We have to make a decision based on this.
Next time round there will be a different landscape
and a different point.
What is also often done is that the learning rate C starts high
and declines as learning goes on.
With single-layer networks, for a function that is linearly separable,
where we know that some configuration of the network
can separate them,
there can be a
Convergence Proof,
in the sense that we can prove that
the network will learn to separate the exemplars.
For a multi-layer net, what does a
Convergence Proof mean?
That we can approximate the function f?
To what level of accuracy?
Anyway, which function?
A more complex function requires a larger network.
Maybe with the current network architecture
we can only represent f crudely.
Convergence Proof could prove that it converges to something,
i.e. stops changing.
But perhaps to local optimum
rather than global optimum.
Summary:
Back-prop is a heuristic.
It cannot guarantee to find the globally optimal solution.
The following reading explains the nature of back-propagation.
- Rumelhart et al - Defines back-prop as a heuristic.
- Kolen and Pollack - Considers what solution (of many) the heuristic will find.
- "Back Propagation is Sensitive to Initial Conditions".
Kolen, J. F. and Pollack, J. B. (1990).
Complex Systems, 4,3, 269-280.
- They sum it up:
"Rumelhart et al. made a confident statement: for many tasks,
"the network rarely gets
stuck in poor local minima that are significantly worse
than the global minima." ...
The convergence claim was based solely upon their empirical experience with the back
propagation technique.
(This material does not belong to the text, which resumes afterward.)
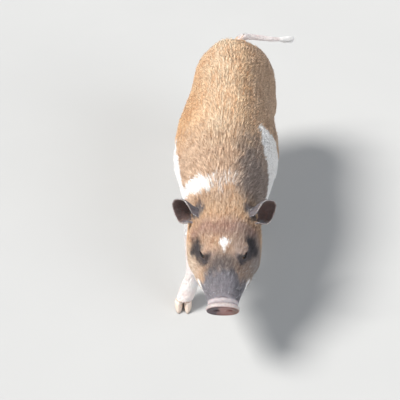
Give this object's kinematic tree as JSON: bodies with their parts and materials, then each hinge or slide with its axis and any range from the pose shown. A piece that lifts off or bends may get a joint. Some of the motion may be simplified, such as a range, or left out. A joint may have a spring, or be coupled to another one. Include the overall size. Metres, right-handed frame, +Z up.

Since then, Minsky and Papert ... have argued that there exists no
proof of convergence for the technique, and several researchers ... have found that the convergence time must be related to the difficulty of the
problem, otherwise an unsolved computer science question (P=NP) would finally be answered.
We do not wish to make claims about convergence of the technique in the limit (with vanishing
step-size), or the relationship between task and performance, but wish to talk about a pervasive
behavior of the technique which has gone unnoticed for several years: the sensitivity of back
propagation to initial conditions."
- They point out that, as a heuristic,
it will find some local optimum.
Given the same training set,
which local optimum it finds
is decided entirely by the initial
weights.
Note on search for weights
- We cannot guarantee to find the global optimal set of weights.
-
We could in theory ignore
and
search for the correct network
by doing an exhaustive search on all
sets of weights.
- But search space is too big.
-
The initial (random) weights and
constrain our search
to make it practical.
But does so by limiting
from the start the solutions
we will find.
- Pollack - Says a heuristic approach is normal.
- "No Harm Intended: A Review of the Perceptrons expanded edition".
Pollack, J. B. (1989).
Journal of Mathematical Psychology, 33, 3, 358-365.
- He points out that this is just normal in AI
(to have a heuristic that cannot search the whole space):
"Minsky and Papert point out, rightly, that Rumelhart et al have no result,
like the
Perceptron Convergence Theorem ... that the generalized delta rule is
guaranteed to find solutions when they exist, and that "little has been proved about the
range of problems upon which [the generalized delta rule] works both efficiently and
dependably." ...
On the other hand, we also know that for certain classes of very hard problems,
there are no algorithms which scale significantly better than exhaustive search, unless
they are approximations. But there are many such impractical and approximate methods
which are in practical use worldwide. Despite the fact that the Traveling Salesman Problem
is NP-complete, salespersons do travel, and often optimally."
- 1950s-60s
- Learning rules for single-layer nets.
Also interesting to note that HLLs primitive or non-existent.
Computer models often focused on raw hardware/brain/network models.
-
1969
- Perceptrons, Minsky and Papert.
Limitations of single-layer nets apparent.
People (in fact, Minsky and Papert themselves!)
were aware that multi-layer nets
could perform more complex classifications.
That was not the problem.
The problem was the absence of a learning rule
for multi-layer nets.
Meanwhile, HLLs had been invented,
and people were excited about them,
seeing them as possibly the language of the mind.
Connectionism went into decline.
Explicit, symbolic approaches dominant in AI. Logic. HLLs.
-
1974
- Back-propagation (learning rule for multi-layer) invented
by Werbos,
but not noticed.
-
1986
- Back-prop popularised.
Connectionism takes off again.
Also HLLs no longer so exciting.
Seen as part of Computer Engineering, little to do with brain.
Increased interest in numeric and statistical models.